D-Day veteran Ray Mellors, a patient at Nottinghamshire Hospice, has been awarded France’s highest honour – the Legion d’honneur.
Jean Claude Lafontaine, Honorary Consul for France in the East Midlands, came to the hospice to invest Ray, 93, with the medal, the highest French order of merit for military and civil merits. The visit was kept as a surprise for Ray, who took part in the Normandy landings 75 years ago.
Ray, who landed on Sword beach in Normandy three days after D-Day in 1944, said:
“I knew something was happening today but I had no idea it would be this big. I’m really honoured. I’ll treasure this, not just for me but for those who didn’t make it back.”
Ray, with others from the South Staffordshire Regiment, was heavily involved in the liberation of Caen before moving further into France and on to Belgium. He later joined The Black Watch regiment and took part in the Rhine crossing.

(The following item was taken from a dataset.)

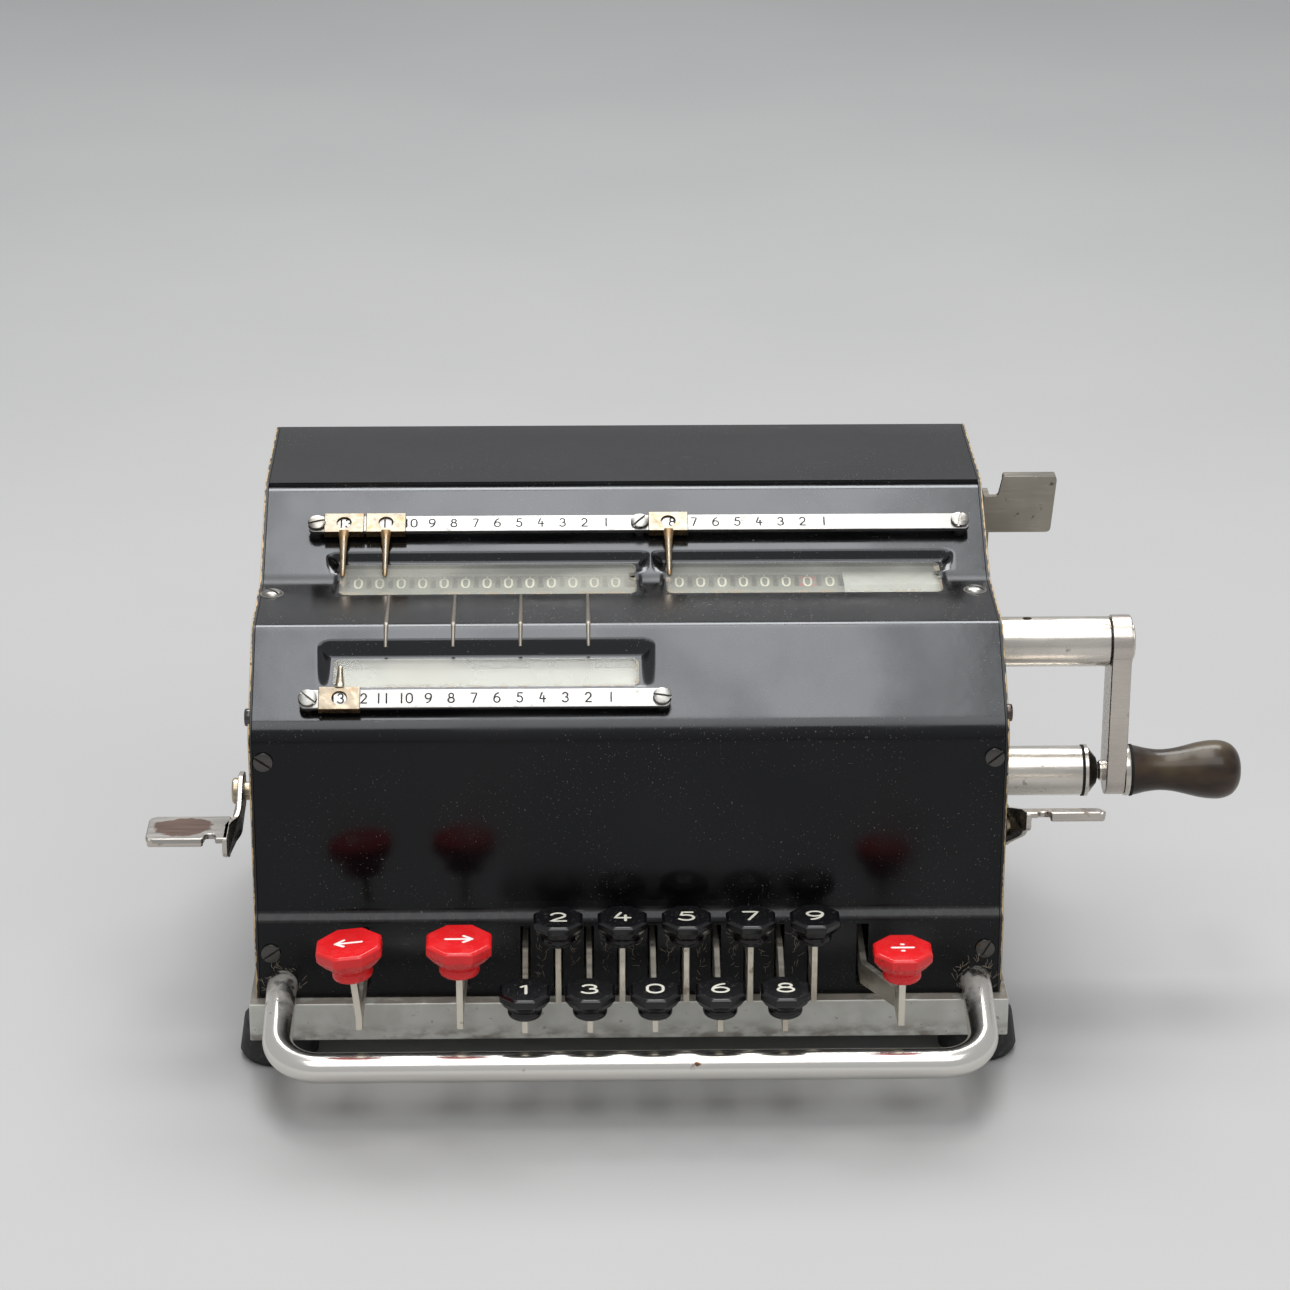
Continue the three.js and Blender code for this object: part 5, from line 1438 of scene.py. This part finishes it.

Before pinning the medal on Ray, the Consul said:
“This is a tremendous opportunity to say thank you to Ray and to his generation for what they’ve done. It is a way to celebrate the heroes of our society and to celebrate Ray’s bravery in World War II to make us free.
“I believe you have visited the place you landed, and the place you liberated, Caen. For anyone who has visited Caen we can appreciate how hard it must have been and how much we owe you.”
Ray’s daughters Sharon and Carol were at the hospice for the ceremony. Carol said:
“It was a wonderful occasion for Dad and indeed us, we are very proud of him and he revelled in all the attention.”
Ray went back to Normandy in the summer on a remembrance tour of the Normandy beaches organised by the Royal British Legion. It was the first time he had been back to France since taking part in the D-Day landings, and he was given a hero’s welcome by French villagers who came out to greet him and the other veterans. While there, he placed a wreath on Grimbosq Bridge, the spot where he lost a close comrade.
Jo Polkey, Director of Care at Nottinghamshire Hospice, said:
“We are proud to host the French Consul at the hospice today and it’s been a privilege to see Ray receive this prestigious honour in recognition of his service 75 years ago.
“We always encourage patients to explore and capture their memories to create a legacy for family members. Ray’s trip to Normandy in the summer was a great opportunity to rekindle memories and the Consul’s visit today was a wonderful way of celebrating Ray’s contribution and bravery all those years ago.
“We are immensely proud to have been able to facilitate this for Ray here today and even more proud of what it means for Ray and those who did not return from the war.”